A renowned rewilding estate has launched a regenerative farming project to demonstrate how food production and conservation can work in harmony.
The Knepp Estate in West Sussex, made famous by founder Isabella Tree’s book Wilding, has taken on an adjacent 150 hectares of farmland and will initially host organic cattle, poultry, and a market garden that will supply a farm shop on the premises.
The new project will be led by the former general manager of the Pasture Fed Livestock Association, the certifying body for grass fed meat and dairy, Russ Carrington, who said: “The vision of this project is to deliver multiple ‘public goods’ for the local community and wider society – healthy food, of course, but also better soil, clean water, clean air and habitat for wildlife, and all the while sequestering carbon to help combat climate change.”
Co-owner of Knepp, Charlie Burrell, said: “For us, rewilding and regenerative farming go hand-in-hand. It’s the sustainable, productive, wildlife-friendly future of our countryside.”
Some 20 years ago, Knepp diverged from traditional land use and farming to pursue a conservation rewilding project. The regenerative farming project marks a comeback into farming, aiming to demonstrate how conservation and regenerative agriculture can work together. Regenerative farming is a term used to describe farming using principles of restoring soil and water.

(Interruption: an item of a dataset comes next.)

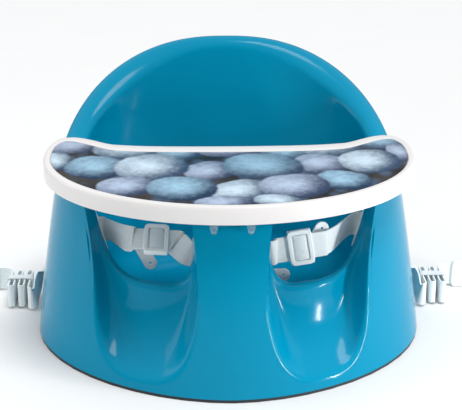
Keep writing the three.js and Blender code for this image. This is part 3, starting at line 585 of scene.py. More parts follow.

Rewilding projects have come under scrutiny for reduced food production output, but Carrington told Wicked Leeks that Knepp produces 75 tonnes of live weight meat per year, sold via their brand Knepp Wild Range Meat.
He added: “Creating space for nature supports food production by providing a home for pollinators and species such as owls which can be of benefit to neighbouring farmers and their crops too. This is something we’re really hoping to investigate and understand with this project.”